Net API Notes for 2020-03-17 - Issue 124

If open rates are anything to go by, people are preoccupied at the moment. I don't blame them. However, if you're interested in a bit of distraction while studying the nuances of distributed systems, I've got another collection of notes for you!



Erik Wilde is resurrecting the MTV VeeJay role for an age of APIs. If that wasn't enough, he continues to write about APIs on a number of sites. A recent piece, "The Fallacy of the Factory caught my attention. I had presented on the dangers of Feature Factories last year. It reads as if Erik has had similar experiences.

When in an API, modernization, microservice, or digital-transformation effort, there may be strong incentives to "churn out some APIs". This is an attempt to demonstrate, quantifiably, that a big bet has taken hold.

However, the design (and, thus, the longevity and ROI) on such APIs are about what you would think. Erik encourages thinking less about assembly lines and more about workshops. Maybe it's my farm roots showing, but I'd go further. Leaders who are in a position to influence programs need to think less in manufacturing terms and more in terms of gardening. It is more important to create the conditions for good design to continually evolve and change (water, fertilizing, weeding out bad actors) than fabricating a precise, static result.


Tim Anderson, writing for the Register, covered a presentation from Monzo's Matt Heath and Suhail Patel. In it, they cover the 1600 microservices that Monzo uses to operate their business. If Monzo sounds familiar, I covered the architectural kerfuffle they caused on social media late last year. At the time, their graph of 1500 microservices caused both hand-wringing and fist-pumping, depending on which side of the microservice-trough-of-disillusionment you are on.

In my experience, complexity is rarely eliminated. What happens much more frequently, however, is that it is renamed and made someone else's problem. Yes, Monzo may have simplified things for its developers, paving the way for 1600 microservices. However, blink, and you might miss the mention of *the dedicated ops team stood up to manage all those Kubernetes environments.

Devops was supposed to tear down the problematic practice of standalone development and operations teams. However, "modern" deployment pipelines and production environments have grown to such complexity that everything old is new again; we now have dedicated operations teams.

There's no perfect architecture or software development model. When you see success stories like this in the wild, it is vital to question it critically. Is success the result of something new and/or novel? Or are the wins claimed at the expense of other, and just-as-important, principles?


But we're not done with microservices yet! Amit Gud has a fascinating discussion of how Uber uses multi-tenancy in its microservice architecture.

While you might come for the multi-tenancy, you should stay for the discussion on microservice testing. As I mentioned above, microservices solve a particular class of problems while introducing others; testing being a big one. Amit contrasts "parallel testing" verses "testing in production". He then ties it back to how multi-tenancy allows for multiple versions to "test in production" to work.



There have been several cancellations, like Berlin's 2020 microxchng conference, that I've tracked on I've also noted which events have gone 'virtual'.

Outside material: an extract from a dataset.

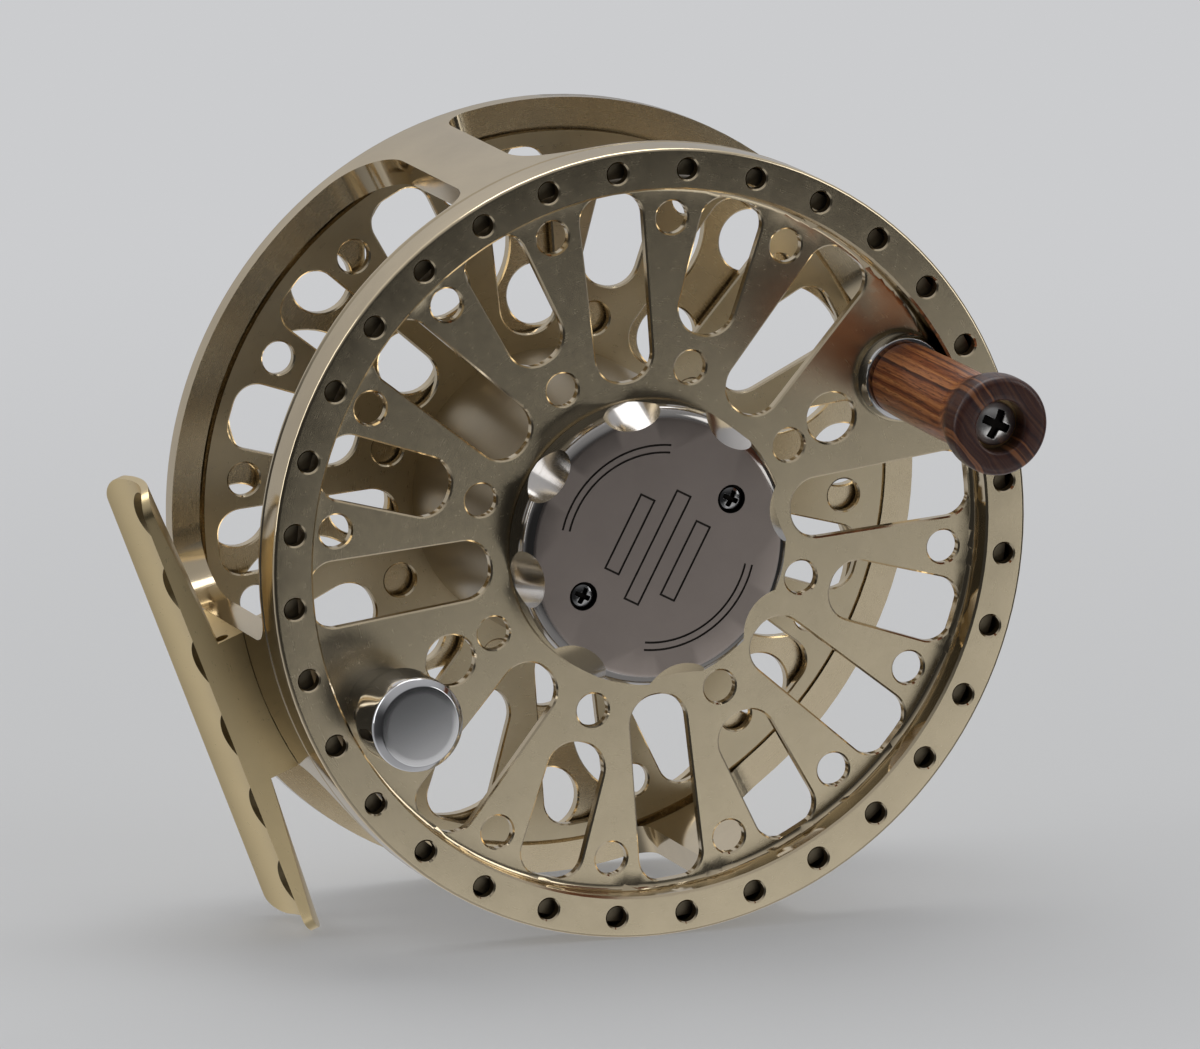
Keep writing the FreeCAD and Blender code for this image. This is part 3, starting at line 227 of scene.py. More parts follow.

Things aren't going to be normal for a while, neither for nor all of us, collectively. Society didn't just flip a switch, and we do what we did, but from our homes. It is OK if you are not as productive as you have been. Tend to your family, friends, and neighbors. Do what you can, but remember to take time for yourself. Take a moment to breathe; be slow to anger, quick to laugh. These are interesting times and we get to the other side of this together.